Well, I think He refrains from such a spectacle because it is not our mere belief that He wants from us. If all He wanted were belief then indeed the celestial public service announcement would seem the way to go. However our hope, salvation, and joy is found not in belief per se, but in love. He wants us to love Him, and there is no sign, no spectacle, no miracle that could make us love Him. It could make us fear Him, admire Him, even obey and worship Him, but a vision of His glory in the Heavens would not, for most of us, engender love. I think it would actually prevent love from forming.
Think of what happens when a man meets his future wife for the first time. He may say that he “fell in love” and there was “love at first sight,” but nothing of the sort actually occurred. Love cannot be fallen into, and you cannot love someone — except in the general sense of the charitable love you have for all mankind — just by seeing them.
No, this “love,” in the early stages of their romance, was really infatuation. He knew nothing about her except that she was physically beautiful (which, at first, was the most relevant factor in his mind). Even more crucially, he knew that he was himself terribly lonely and that she could be a rather attractive antidote to his solitude. In other words, this “love” was emotional, physical, and self-involved. And if that is the only kind of love he ever has for his wife, the marriage will be a catastrophe. Sooner or later that false love will disappear and a very real loathing will take its place.
But it is precisely when this first stage of overwhelming physical attraction and emotional infatuation cools, and a deeper knowledge of the other as an individual develops, that something like real and lasting love can come into existence. He can now love her by choice, not by compulsion. And he can love her for herself, not for the way that her beauty and her presence makes him feel. In the healthiest of marriages, he will ultimately have it all: real and willful love along with attraction and attachment. But the latter two must retreat and take their rightful and secondary place, or else the first thing, the love, will never become the driving force in his marriage.
I think something similar — though magnified by a trillion — is the case with God. If God were to give us the beatific vision we claim to want, yet we were to approach it without first having developed a real love for Him, there would be no chance, from that point, for any real love to develop on our end. We would be so overwhelmed by His beauty, so taken by His majesty, so terrified by His power, so aghast and awestruck, that we could not possibly have anywhere within us the calm, quiet thoughtfulness required to really choose love.
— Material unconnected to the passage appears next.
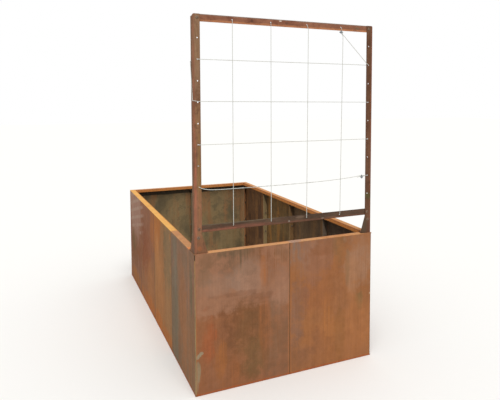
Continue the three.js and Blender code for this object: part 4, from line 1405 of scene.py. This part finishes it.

There would be no choice at that point. We would be simply swept away by God’s sheer magnitude. We would fall before Him. Whimper. Tremble. Cry. Beg. But love? Who could love at a time like this? Unless, of course, they already loved. The only ones who can love God upon seeing Him are those who loved Him without seeing Him. I think that is a simple fact of His nature and ours.
So, why doesn’t God show himself to me? For my own sake. He does not want me to be a cowering, stupefied child who worships and obeys simply because I am afraid and emotionally overwhelmed. If I saw Him now, in my current state, that is all He would get out of me. If I were ready to stand before Him and love Him not only as King and Lord but also Father, then I would be dead. On the other hand, if my case was hopeless and there was, by my own decision, no chance of that love ever growing, I would also be dead. And if my soul stands before Him without love, without even the beginning of love, then it will not be able to stand there for long.
In this life, He gives me just enough of Himself to make the beginning of love possible. If He gave me none of Himself, the love would die of thirst. If He gave me everything, it would drown. So, He gives me just a piece. A small piece, but large enough. To those of greater faith and spiritual maturity, He may give more. To His three closest Apostles, He gave the Transfiguration. They could handle it, just barely. I cannot. And so I can only thank God for the distance, the hiddenness, as painful as it may be.
I have tried to go this whole column without resorting to the old “absence makes the heart grow fonder” cliche, especially because “absence” is not really the right word here. But still there is a truth to it. God is, in some ways, at least visibly, absent. And it is in this “absence” that the seed of love can begin to bloom. It cannot be any other way. We must love God, and then, and only then, can we be truly and eternally in love.